Louis Theroux at the Festival of Marketing yesterday (10 October)
Most of his stories are based in a world in which people by accident or design are involved in lifestyles or choices that are extremely filled with angst and conflict.
"The narrative is simply an escalating sense of what the stakes are and then a point at which I, as an interviewer, experience it — there needs to be some sense of danger as the plot builds up," he said.
"So what I do is the juxtaposition of the strange and the familiar — speaking to those people who might have had similar life experiences, but there's some part of them that is off somewhere else.
"There are contributors who you don't want to send up, you want to give them a fair hearing and shed light on very difficult situations. The most magical moments happen when something happens that you haven't planned for.
"I don't often have the urge to have a go at my contributors. I inhabit a professional role and am not powerfully effected by it, I keep my distance."
Theroux has gained recognition as an interviewer due to his ability to ask big questions in a calm and concise manner, which he puts down to being 'authentically approachable'.
"When you're like this, either they open up to you, or they feel uninhabited enough to shout at you — both of which are quite good responses in documentary," he said.

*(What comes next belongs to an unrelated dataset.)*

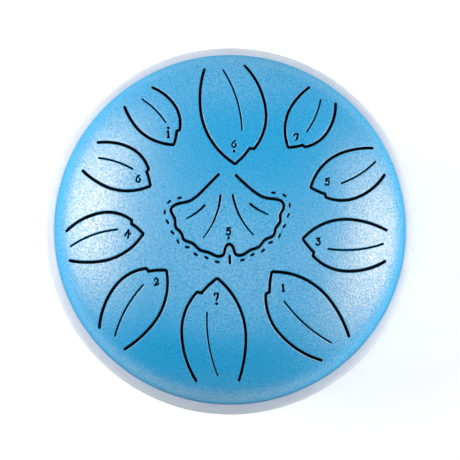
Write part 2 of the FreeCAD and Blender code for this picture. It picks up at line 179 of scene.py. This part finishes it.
# ---------------------------------------------------------------- meshes


def unit(vectors):
    lengths = np.linalg.norm(vectors, axis=-1, keepdims=True)
    return vectors / np.maximum(lengths, LEAST_LENGTH)


def new_piece(name, points, faces, materials, marks=None, normals=None):
    """A smooth mesh object.  marks gives each face's material, normals each face corner's
    direction, or zeros where it is worked out from the faces."""
    mesh = bpy.data.meshes.new(name)
    placed = (np.asarray(points) + np.array([0, 0, SEAM_Z])) * MM
    mesh.from_pydata(placed.tolist(), [], faces)
    for material in materials:
        mesh.materials.append(material)
    if marks is not None:
        mesh.polygons.foreach_set("material_index", marks)
    mesh.shade_smooth()
    mesh.set_sharp_from_angle(angle=math.radians(SHARP))
    if normals is not None:
        mesh.normals_split_custom_set(np.vstack(normals).tolist())
    piece = bpy.data.objects.new(name, mesh)
    bpy.context.scene.collection.objects.link(piece)
    return piece


def circle(radius, height, centre=(0.0, 0.0), steps=TURN_STEPS):
    """Points round a level circle, anticlockwise seen from above."""
    turns = np.arange(steps) * 2 * math.pi / steps
    x = centre[0] + radius * np.cos(turns)
    y = centre[1] + radius * np.sin(turns)
    return np.column_stack([x, y, np.full(steps, height)])


def band(first, second):
    """Faces between two rings, given the numbers of their points.  They face up where the
    second ring is the wider one."""
    count = len(first)
    after = [(i + 1) % count for i in range(count)]
    return [(first[i], second[i], second[after[i]], first[after[i]]) for i in range(count)]


def ring_numbers(base, rings):
    """The numbers of each ring's points, when the rings are stored one after another."""
    steps = len(rings[0])
    return [list(range(base + row * steps, base + (row + 1) * steps)) for row in range(len(rings))]


# ---------------------------------------------------------------- outlines of the CAD nodes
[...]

"I'd like to imagine that I had some magic for establishing rapport and beguiling people of their secrets, the truth is that it springs from something much more basic — an urge to be polite.
"There's an anxiety there that I want people to like me. When I am with them, I convey to them that I am not in a rush to be anywhere else and they have time and space to express themselves."
Louis's new three-part documentary 'Altered States' will take a look at how America is handling angst-filled moments in people's lives.